> **REQUIREMENTS**: Copy out the data below verbatim.

> **RECORDED INFORMATION**:
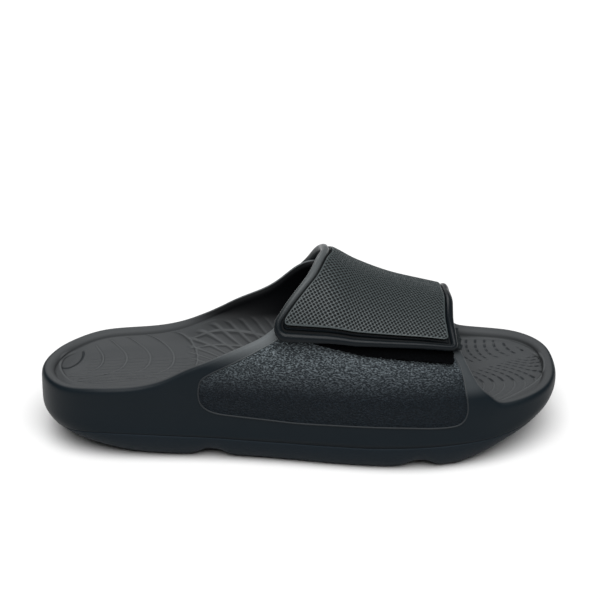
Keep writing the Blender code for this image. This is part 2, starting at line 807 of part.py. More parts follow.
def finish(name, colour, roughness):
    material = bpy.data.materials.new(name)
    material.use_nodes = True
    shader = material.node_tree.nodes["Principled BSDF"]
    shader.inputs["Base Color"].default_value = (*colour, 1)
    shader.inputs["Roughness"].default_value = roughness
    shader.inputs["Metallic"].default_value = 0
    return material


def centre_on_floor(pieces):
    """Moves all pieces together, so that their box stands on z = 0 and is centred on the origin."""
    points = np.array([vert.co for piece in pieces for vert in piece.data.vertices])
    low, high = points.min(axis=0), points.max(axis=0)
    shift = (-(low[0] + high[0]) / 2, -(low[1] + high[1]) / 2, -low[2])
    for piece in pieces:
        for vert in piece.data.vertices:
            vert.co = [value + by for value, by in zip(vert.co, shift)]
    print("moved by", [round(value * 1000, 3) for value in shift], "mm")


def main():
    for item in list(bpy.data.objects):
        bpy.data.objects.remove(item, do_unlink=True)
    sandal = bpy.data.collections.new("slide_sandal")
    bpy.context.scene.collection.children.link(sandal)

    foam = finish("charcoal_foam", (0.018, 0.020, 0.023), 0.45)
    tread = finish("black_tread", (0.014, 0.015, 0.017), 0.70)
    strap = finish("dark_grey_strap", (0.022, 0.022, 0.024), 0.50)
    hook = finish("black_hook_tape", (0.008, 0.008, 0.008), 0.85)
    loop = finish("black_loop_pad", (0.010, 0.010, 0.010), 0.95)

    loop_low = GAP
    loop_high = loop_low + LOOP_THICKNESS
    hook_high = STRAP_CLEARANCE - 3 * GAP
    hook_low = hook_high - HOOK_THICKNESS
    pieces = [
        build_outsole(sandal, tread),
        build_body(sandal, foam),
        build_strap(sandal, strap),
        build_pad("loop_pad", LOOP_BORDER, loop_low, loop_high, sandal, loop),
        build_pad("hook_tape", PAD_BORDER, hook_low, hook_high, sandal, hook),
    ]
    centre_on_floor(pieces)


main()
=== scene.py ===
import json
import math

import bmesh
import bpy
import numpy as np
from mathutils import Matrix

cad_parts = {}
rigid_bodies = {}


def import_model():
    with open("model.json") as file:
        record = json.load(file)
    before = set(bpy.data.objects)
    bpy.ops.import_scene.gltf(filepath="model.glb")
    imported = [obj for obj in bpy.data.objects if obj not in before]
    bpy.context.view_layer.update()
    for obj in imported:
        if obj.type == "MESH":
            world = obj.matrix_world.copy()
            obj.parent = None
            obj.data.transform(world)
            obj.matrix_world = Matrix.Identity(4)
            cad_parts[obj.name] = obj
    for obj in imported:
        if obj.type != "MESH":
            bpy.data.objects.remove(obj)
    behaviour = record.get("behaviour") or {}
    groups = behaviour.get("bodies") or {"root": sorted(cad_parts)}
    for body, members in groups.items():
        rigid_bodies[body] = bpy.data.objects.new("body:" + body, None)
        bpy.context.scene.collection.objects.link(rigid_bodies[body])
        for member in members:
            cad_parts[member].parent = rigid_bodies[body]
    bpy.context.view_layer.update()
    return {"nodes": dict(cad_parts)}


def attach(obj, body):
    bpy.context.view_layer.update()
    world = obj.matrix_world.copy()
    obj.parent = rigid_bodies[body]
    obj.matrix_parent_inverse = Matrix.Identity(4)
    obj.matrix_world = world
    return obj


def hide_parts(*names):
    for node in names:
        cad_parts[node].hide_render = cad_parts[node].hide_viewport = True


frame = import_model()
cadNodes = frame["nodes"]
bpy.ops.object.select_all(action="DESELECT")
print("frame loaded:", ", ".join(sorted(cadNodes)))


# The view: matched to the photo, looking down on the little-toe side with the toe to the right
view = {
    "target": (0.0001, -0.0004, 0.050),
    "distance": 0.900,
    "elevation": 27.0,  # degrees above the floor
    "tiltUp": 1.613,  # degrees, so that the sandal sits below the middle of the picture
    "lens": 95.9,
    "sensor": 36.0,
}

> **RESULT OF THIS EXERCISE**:
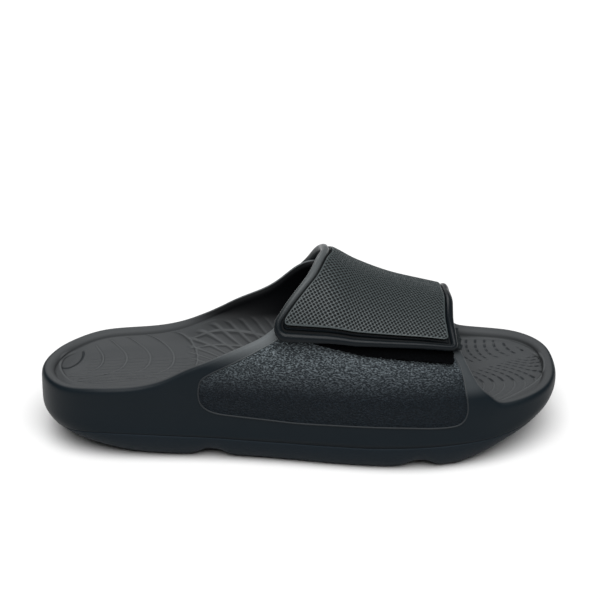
Keep writing the Blender code for this image. This is part 2, starting at line 807 of part.py. More parts follow.
def finish(name, colour, roughness):
    material = bpy.data.materials.new(name)
    material.use_nodes = True
    shader = material.node_tree.nodes["Principled BSDF"]
    shader.inputs["Base Color"].default_value = (*colour, 1)
    shader.inputs["Roughness"].default_value = roughness
    shader.inputs["Metallic"].default_value = 0
    return material


def centre_on_floor(pieces):
    """Moves all pieces together, so that their box stands on z = 0 and is centred on the origin."""
    points = np.array([vert.co for piece in pieces for vert in piece.data.vertices])
    low, high = points.min(axis=0), points.max(axis=0)
    shift = (-(low[0] + high[0]) / 2, -(low[1] + high[1]) / 2, -low[2])
    for piece in pieces:
        for vert in piece.data.vertices:
            vert.co = [value + by for value, by in zip(vert.co, shift)]
    print("moved by", [round(value * 1000, 3) for value in shift], "mm")


def main():
    for item in list(bpy.data.objects):
        bpy.data.objects.remove(item, do_unlink=True)
    sandal = bpy.data.collections.new("slide_sandal")
    bpy.context.scene.collection.children.link(sandal)

    foam = finish("charcoal_foam", (0.018, 0.020, 0.023), 0.45)
    tread = finish("black_tread", (0.014, 0.015, 0.017), 0.70)
    strap = finish("dark_grey_strap", (0.022, 0.022, 0.024), 0.50)
    hook = finish("black_hook_tape", (0.008, 0.008, 0.008), 0.85)
    loop = finish("black_loop_pad", (0.010, 0.010, 0.010), 0.95)

    loop_low = GAP
    loop_high = loop_low + LOOP_THICKNESS
    hook_high = STRAP_CLEARANCE - 3 * GAP
    hook_low = hook_high - HOOK_THICKNESS
    pieces = [
        build_outsole(sandal, tread),
        build_body(sandal, foam),
        build_strap(sandal, strap),
        build_pad("loop_pad", LOOP_BORDER, loop_low, loop_high, sandal, loop),
        build_pad("hook_tape", PAD_BORDER, hook_low, hook_high, sandal, hook),
    ]
    centre_on_floor(pieces)


main()
=== scene.py ===
import json
import math

import bmesh
import bpy
import numpy as np
from mathutils import Matrix

cad_parts = {}
rigid_bodies = {}


def import_model():
    with open("model.json") as file:
        record = json.load(file)
    before = set(bpy.data.objects)
    bpy.ops.import_scene.gltf(filepath="model.glb")
    imported = [obj for obj in bpy.data.objects if obj not in before]
    bpy.context.view_layer.update()
    for obj in imported:
        if obj.type == "MESH":
            world = obj.matrix_world.copy()
            obj.parent = None
            obj.data.transform(world)
            obj.matrix_world = Matrix.Identity(4)
            cad_parts[obj.name] = obj
    for obj in imported:
        if obj.type != "MESH":
            bpy.data.objects.remove(obj)
    behaviour = record.get("behaviour") or {}
    groups = behaviour.get("bodies") or {"root": sorted(cad_parts)}
    for body, members in groups.items():
        rigid_bodies[body] = bpy.data.objects.new("body:" + body, None)
        bpy.context.scene.collection.objects.link(rigid_bodies[body])
        for member in members:
            cad_parts[member].parent = rigid_bodies[body]
    bpy.context.view_layer.update()
    return {"nodes": dict(cad_parts)}


def attach(obj, body):
    bpy.context.view_layer.update()
    world = obj.matrix_world.copy()
    obj.parent = rigid_bodies[body]
    obj.matrix_parent_inverse = Matrix.Identity(4)
    obj.matrix_world = world
    return obj


def hide_parts(*names):
    for node in names:
        cad_parts[node].hide_render = cad_parts[node].hide_viewport = True


frame = import_model()
cadNodes = frame["nodes"]
bpy.ops.object.select_all(action="DESELECT")
print("frame loaded:", ", ".join(sorted(cadNodes)))


# The view: matched to the photo, looking down on the little-toe side with the toe to the right
view = {
    "target": (0.0001, -0.0004, 0.050),
    "distance": 0.900,
    "elevation": 27.0,  # degrees above the floor
    "tiltUp": 1.613,  # degrees, so that the sandal sits below the middle of the picture
    "lens": 95.9,
    "sensor": 36.0,
}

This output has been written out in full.